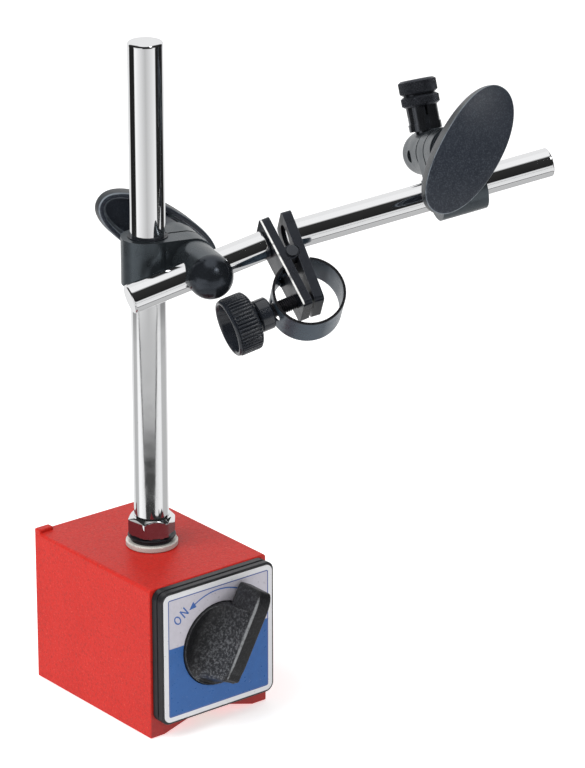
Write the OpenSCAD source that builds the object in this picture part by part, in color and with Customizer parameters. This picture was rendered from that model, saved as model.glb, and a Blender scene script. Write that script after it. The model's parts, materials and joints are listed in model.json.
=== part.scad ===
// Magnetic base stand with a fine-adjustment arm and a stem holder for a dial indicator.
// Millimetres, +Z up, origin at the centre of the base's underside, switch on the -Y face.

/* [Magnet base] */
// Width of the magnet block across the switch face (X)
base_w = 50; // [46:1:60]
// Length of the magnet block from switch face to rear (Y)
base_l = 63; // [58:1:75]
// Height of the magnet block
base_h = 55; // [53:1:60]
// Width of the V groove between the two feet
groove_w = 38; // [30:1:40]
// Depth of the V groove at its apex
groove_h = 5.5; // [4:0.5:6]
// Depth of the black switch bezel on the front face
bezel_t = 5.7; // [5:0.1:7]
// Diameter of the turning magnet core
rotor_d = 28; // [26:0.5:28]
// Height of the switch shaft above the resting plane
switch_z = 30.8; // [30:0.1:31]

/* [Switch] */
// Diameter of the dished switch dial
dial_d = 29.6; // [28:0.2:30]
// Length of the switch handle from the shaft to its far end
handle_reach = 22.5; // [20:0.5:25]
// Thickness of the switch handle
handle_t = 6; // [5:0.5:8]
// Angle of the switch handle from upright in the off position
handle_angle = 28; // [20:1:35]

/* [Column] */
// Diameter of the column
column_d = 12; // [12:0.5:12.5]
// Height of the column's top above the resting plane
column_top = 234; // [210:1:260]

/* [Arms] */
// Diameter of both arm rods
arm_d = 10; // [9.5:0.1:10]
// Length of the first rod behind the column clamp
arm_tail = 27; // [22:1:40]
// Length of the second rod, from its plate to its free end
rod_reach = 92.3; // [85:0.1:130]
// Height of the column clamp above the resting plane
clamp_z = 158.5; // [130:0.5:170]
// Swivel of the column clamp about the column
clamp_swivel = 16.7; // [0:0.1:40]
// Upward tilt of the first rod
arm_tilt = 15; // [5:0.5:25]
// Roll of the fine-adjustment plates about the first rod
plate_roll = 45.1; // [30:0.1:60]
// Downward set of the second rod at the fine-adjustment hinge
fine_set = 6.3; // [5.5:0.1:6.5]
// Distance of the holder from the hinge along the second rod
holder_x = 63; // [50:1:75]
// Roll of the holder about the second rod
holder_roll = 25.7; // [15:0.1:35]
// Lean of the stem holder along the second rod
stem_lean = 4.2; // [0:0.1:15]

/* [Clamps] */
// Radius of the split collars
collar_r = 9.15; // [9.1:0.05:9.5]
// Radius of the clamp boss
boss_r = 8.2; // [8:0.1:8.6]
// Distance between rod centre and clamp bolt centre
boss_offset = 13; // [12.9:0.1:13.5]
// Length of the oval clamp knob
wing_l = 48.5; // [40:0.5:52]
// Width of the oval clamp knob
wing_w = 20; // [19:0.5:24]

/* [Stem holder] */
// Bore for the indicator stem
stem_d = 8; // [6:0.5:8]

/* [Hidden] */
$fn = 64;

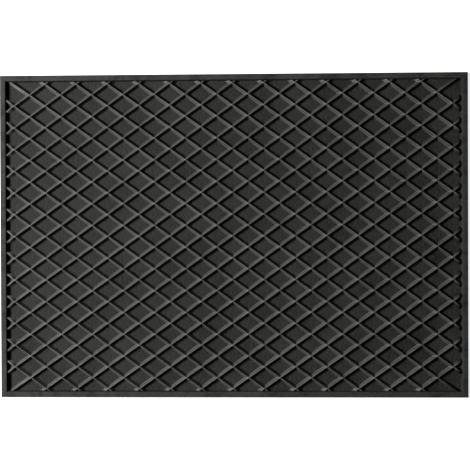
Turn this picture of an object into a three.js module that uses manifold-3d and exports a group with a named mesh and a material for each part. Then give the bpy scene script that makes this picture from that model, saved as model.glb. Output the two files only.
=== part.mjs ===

----------

● **Exercise task**
All of the data shown above must be copied exactly.

● **Exercise answer**
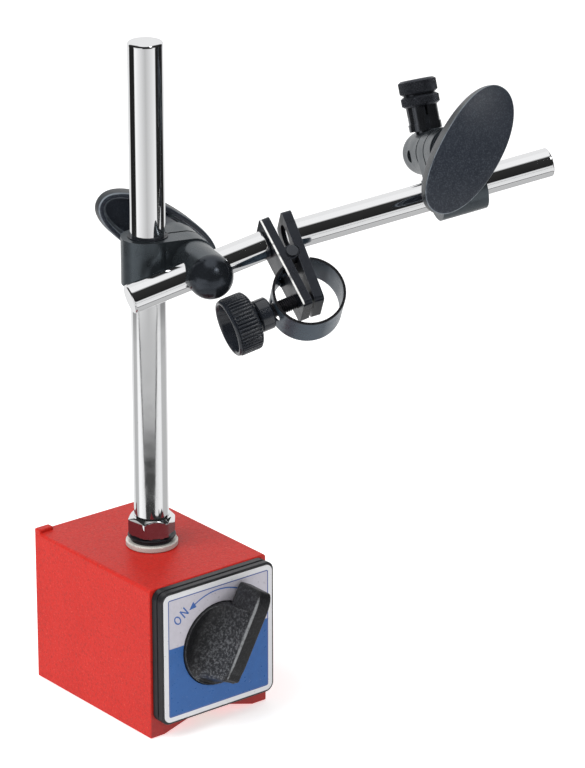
Write the OpenSCAD source that builds the object in this picture part by part, in color and with Customizer parameters. This picture was rendered from that model, saved as model.glb, and a Blender scene script. Write that script after it. The model's parts, materials and joints are listed in model.json.
=== part.scad ===
// Magnetic base stand with a fine-adjustment arm and a stem holder for a dial indicator.
// Millimetres, +Z up, origin at the centre of the base's underside, switch on the -Y face.

/* [Magnet base] */
// Width of the magnet block across the switch face (X)
base_w = 50; // [46:1:60]
// Length of the magnet block from switch face to rear (Y)
base_l = 63; // [58:1:75]
// Height of the magnet block
base_h = 55; // [53:1:60]
// Width of the V groove between the two feet
groove_w = 38; // [30:1:40]
// Depth of the V groove at its apex
groove_h = 5.5; // [4:0.5:6]
// Depth of the black switch bezel on the front face
bezel_t = 5.7; // [5:0.1:7]
// Diameter of the turning magnet core
rotor_d = 28; // [26:0.5:28]
// Height of the switch shaft above the resting plane
switch_z = 30.8; // [30:0.1:31]

/* [Switch] */
// Diameter of the dished switch dial
dial_d = 29.6; // [28:0.2:30]
// Length of the switch handle from the shaft to its far end
handle_reach = 22.5; // [20:0.5:25]
// Thickness of the switch handle
handle_t = 6; // [5:0.5:8]
// Angle of the switch handle from upright in the off position
handle_angle = 28; // [20:1:35]

/* [Column] */
// Diameter of the column
column_d = 12; // [12:0.5:12.5]
// Height of the column's top above the resting plane
column_top = 234; // [210:1:260]

/* [Arms] */
// Diameter of both arm rods
arm_d = 10; // [9.5:0.1:10]
// Length of the first rod behind the column clamp
arm_tail = 27; // [22:1:40]
// Length of the second rod, from its plate to its free end
rod_reach = 92.3; // [85:0.1:130]
// Height of the column clamp above the resting plane
clamp_z = 158.5; // [130:0.5:170]
// Swivel of the column clamp about the column
clamp_swivel = 16.7; // [0:0.1:40]
// Upward tilt of the first rod
arm_tilt = 15; // [5:0.5:25]
// Roll of the fine-adjustment plates about the first rod
plate_roll = 45.1; // [30:0.1:60]
// Downward set of the second rod at the fine-adjustment hinge
fine_set = 6.3; // [5.5:0.1:6.5]
// Distance of the holder from the hinge along the second rod
holder_x = 63; // [50:1:75]
// Roll of the holder about the second rod
holder_roll = 25.7; // [15:0.1:35]
// Lean of the stem holder along the second rod
stem_lean = 4.2; // [0:0.1:15]

/* [Clamps] */
// Radius of the split collars
collar_r = 9.15; // [9.1:0.05:9.5]
// Radius of the clamp boss
boss_r = 8.2; // [8:0.1:8.6]
// Distance between rod centre and clamp bolt centre
boss_offset = 13; // [12.9:0.1:13.5]
// Length of the oval clamp knob
wing_l = 48.5; // [40:0.5:52]
// Width of the oval clamp knob
wing_w = 20; // [19:0.5:24]

/* [Stem holder] */
// Bore for the indicator stem
stem_d = 8; // [6:0.5:8]

/* [Hidden] */
$fn = 64;

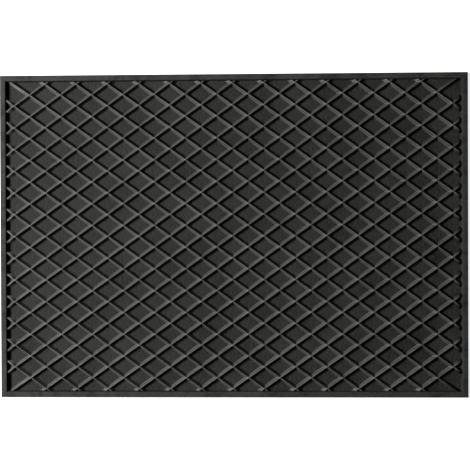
Turn this picture of an object into a three.js module that uses manifold-3d and exports a group with a named mesh and a material for each part. Then give the bpy scene script that makes this picture from that model, saved as model.glb. Output the two files only.
=== part.mjs ===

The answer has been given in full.